A target network is used to stabilize the learning by periodically copying the weights of the policy network.

In [None]:
class DQN(nn.Module):
    def __init__(self, input_dim, output_dim):
        super(DQN, self).__init__()
        self.fc1 = nn.Linear(input_dim, 128)
        self.fc2 = nn.Linear(128, 128)
        self.fc3 = nn.Linear(128, output_dim)

    def forward(self, x):
        x = F.relu(self.fc1(x))
        x = F.relu(self.fc2(x))
        return self.fc3(x)

In [None]:
class DQNAgent:
    def __init__(self, env, learning_rate=1e-4, discount_factor=0.99, epsilon=1.0, epsilon_decay=0.995, min_epsilon=0.01, batch_size=64):
        self.env = env
        self.lr = learning_rate
        self.gamma = discount_factor
        self.epsilon = epsilon
        self.epsilon_decay = epsilon_decay
        self.min_epsilon = min_epsilon
        self.batch_size = batch_size
        self.memory = deque(maxlen=10000)
        self.policy_net = DQN(env.observation_space.shape[0], env.action_space.n).to(device)
        self.target_net = DQN(env.observation_space.shape[0], env.action_space.n).to(device)
        self.target_net.load_state_dict(self.policy_net.state_dict())
        self.optimizer = optim.Adam(self.policy_net.parameters(), lr=self.lr)

    def select_action(self, state):
        if random.random() < self.epsilon:
            return self.env.action_space.sample()
        else:
            with torch.no_grad():
                return self.policy_net(state).argmax(dim=1).view(1, 1)

    def push_to_memory(self, state, action, next_state, reward, done):
        self.memory.append((state, action, next_state, reward, done))

    def sample_from_memory(self):
        return random.sample(self.memory, self.batch_size)

    def update(self):
        if len(self.memory) < self.batch_size:
            return
        transitions = self.sample_from_memory()
        batch = Transition(*zip(*transitions))

        non_final_mask = torch.tensor(tuple(map(lambda s: s is not None, batch.next_state)), dtype=torch.bool)
        non_final_next_states = torch.cat([s for s, m in zip(batch.next_state, non_final_mask) if m])

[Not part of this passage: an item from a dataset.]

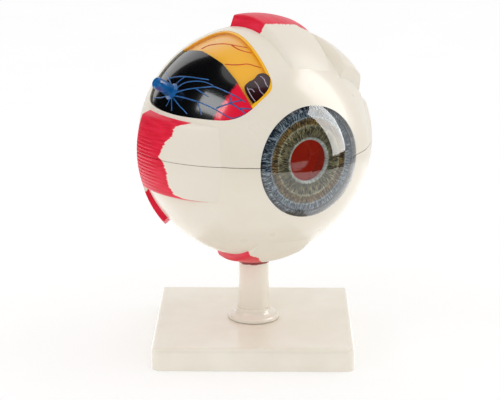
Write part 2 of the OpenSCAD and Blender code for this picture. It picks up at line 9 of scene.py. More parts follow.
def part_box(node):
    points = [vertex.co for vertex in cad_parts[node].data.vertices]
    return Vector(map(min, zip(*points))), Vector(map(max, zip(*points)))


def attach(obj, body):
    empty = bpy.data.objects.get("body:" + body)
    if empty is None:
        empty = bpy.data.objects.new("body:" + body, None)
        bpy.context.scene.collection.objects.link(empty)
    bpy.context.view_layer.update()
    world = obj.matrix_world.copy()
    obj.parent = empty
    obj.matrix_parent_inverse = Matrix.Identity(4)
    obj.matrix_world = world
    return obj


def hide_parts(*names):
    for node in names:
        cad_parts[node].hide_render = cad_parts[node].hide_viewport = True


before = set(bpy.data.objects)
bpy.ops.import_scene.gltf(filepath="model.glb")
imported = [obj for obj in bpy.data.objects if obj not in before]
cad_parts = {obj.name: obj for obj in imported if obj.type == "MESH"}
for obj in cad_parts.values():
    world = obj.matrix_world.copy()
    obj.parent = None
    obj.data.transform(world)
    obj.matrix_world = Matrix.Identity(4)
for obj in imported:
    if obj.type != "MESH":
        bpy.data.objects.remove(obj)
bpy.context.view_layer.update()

bl_info = {
    "name": "Eye anatomy model",
    "version": (1, 0, 0),
    "blender": (4, 5, 0),
    "location": "3D View > Sidebar > Eye model",
    "description": "Dresses the take-apart eye model and sets up its studio",
    "category": "Object",
}

MM = 0.001


# ---- where things are -------------------------------------------------------------------


def globe_centre_and_radius():
    """The middle and the outer radius of the sclera, from its two halves."""
    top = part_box("sclera_upper")[1].z
    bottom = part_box("sclera_lower")[0].z
    return Vector((0, 0, (top + bottom) / 2)), (top - bottom) / 2


def gaze_angle():
    """How far the gaze is turned from -Y, from the place of the lens."""
    low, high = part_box("lens")
    middle = (low + high) / 2
    return math.atan2(middle.x, -middle.y)


CENTRE, GLOBE_R = globe_centre_and_radius()
GAZE = gaze_angle()
# Places on the globe in degrees: longitude from the gaze round the temple's side, latitude
LATERAL_MUSCLE = ((99, 0), (46, 0))
MEDIAL_MUSCLE = ((-101, 0), (-50, 0))
TOP_MUSCLE = ((-145, 75.3), (-15, 45))
TOP_STRAP = ((-47, 33.5), (-113, 64))
LOW_MUSCLE = ((153, -85), (5, -46))
LOW_STRAP = ((112, -42), (124, -8))
WINDOW = (66, 46)
# Where the red of each muscle ends: millimetres across it and from its cut
LATERAL_EDGE = (
    (-16.5, 28), (-13.8, 21.9), (-10.3, 22), (-7.5, 19.7), (-3.6, 18), (-1, 17), (0.6, 19.2),
    (4.8, 20.5), (7.7, 20), (10.8, 20.5), (13.8, 21.5), (14.9, 25), (15.7, 37), (17.5, 40),
)
MEDIAL_EDGE = ((-17, 20), (-8, 18), (0, 19), (8, 18), (17, 20))
TOP_EDGE = (
    (-18, 20), (-8, 24), (-5, 23.5), (-4, 21.5), (1.9, 22.4), (12.1, 20.2), (14.6, 17.1),
    (18.5, 8.3),
)
LOW_EDGE = ((-20, 16), (-17, 21), (-15, 25.7), (-8, 25), (-2, 18), (2, 10), (8, 2), (20, 0))
STRAP_EDGE = ((-12, 14), (0, 13), (12, 15))
# Millimetres that a full 1 stands for in the colour ramp of such an edge
EDGE_SCALE = 64
# Millimetres by which the brush stopped unevenly at that edge
RAGGED = 1.6
# Bundles of muscle fibres, in millimetres: their width, and how far they run from the cut
FIBRE_PITCH = 1.5
FLESH_LENGTH = 18
# Muscles, in millimetres: thickness at the cut, width, and the widths of the sloped sides
SIDE_SIZES = (3.2, 32, (2.5, 2.5))
TOP_SIZES = (4.6, 25, (9, 3))
TOP_STRAP_SIZES = (3.8, 17, (4, 4))
LOW_SIZES = (3.4, 27, (3, 3))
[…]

        state_batch = torch.cat(batch.state)
        action_batch = torch.cat(batch.action)
        reward_batch = torch.cat(batch.reward)

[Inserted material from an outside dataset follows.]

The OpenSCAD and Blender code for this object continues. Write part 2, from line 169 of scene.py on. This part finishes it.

        state_action_values = self.policy_net(state_batch).gather(1, action_batch)

        next_state_values = torch.zeros(self.batch_size, device=device)
        next_state_values[non_final_mask] = self.target_net(non_final_next_states).max(1)[0]

        expected_state_action_values = (next_state_values * self.gamma) + reward_batch

        loss = F.mse_loss(state_action_values, expected_state_action_values.unsqueeze(1))

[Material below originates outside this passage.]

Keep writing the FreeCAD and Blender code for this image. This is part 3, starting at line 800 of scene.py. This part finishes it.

        self.optimizer.zero_grad()
        loss.backward()
        self.optimizer.step()

    def decay_epsilon(self):
        self.epsilon = max(self.min_epsilon, self.epsilon * self.epsilon_decay)

    def update_target(self):
        self.target_net.load_state_dict(self.policy_net.state_dict())

In [None]:
env = gym.make('CartPole-v1')
n_episodes = 1000

In [None]:
q_agent = QLearningAgent(env)
for episode in range(n_episodes):
    state = env.reset()
    done = False
    while not done:
        action = q_agent.select_action(state)
        next_state, reward, done, _ = env.step(action)
        q_agent.update_q_table(state, action, reward, next_state, done)
        state = next_state
    q_agent.decay_epsilon()

In [None]:
sarsa_agent = SARSAAgent(env)
for episode in range(n_episodes):
    state = env.reset()
    action = sarsa_agent.select_action(state)
    done = False
    while not done:
        next_state, reward, done, _ = env.step(action)
        next_action = sarsa_agent.select_action(next_state)
        sarsa_agent.update_q_table(state, action, reward, next_state, next_action, done)
        state, action = next_state, next_action
    sarsa_agent.decay_epsilon()

In [None]:
dqn_agent = DQNAgent(env)
for episode in range(n_episodes):
    state = env.reset()
    done = False
    while not done:
        action = dqn_agent.select_action(state)
        next_state, reward, done, _ = env.step(action)
        dqn_agent.push_to_memory(state, action, next_state, reward, done)
        dqn_agent.update()
        state = next_state
    dqn_agent.decay_epsilon()
    if episode % 10 == 0:
        dqn_agent.update_target()

Interaction with the environment: The agent selects actions and receives rewards and next states from the environment.

Updating Q-values: The Q-values (or approximations via neural networks in DQN) are updated after every step using the appropriate algorithm.

Exploration and Exploitation: The epsilon-greedy strategy ensures that the agent explores the environment and gradually shifts to exploitation as learning progresses.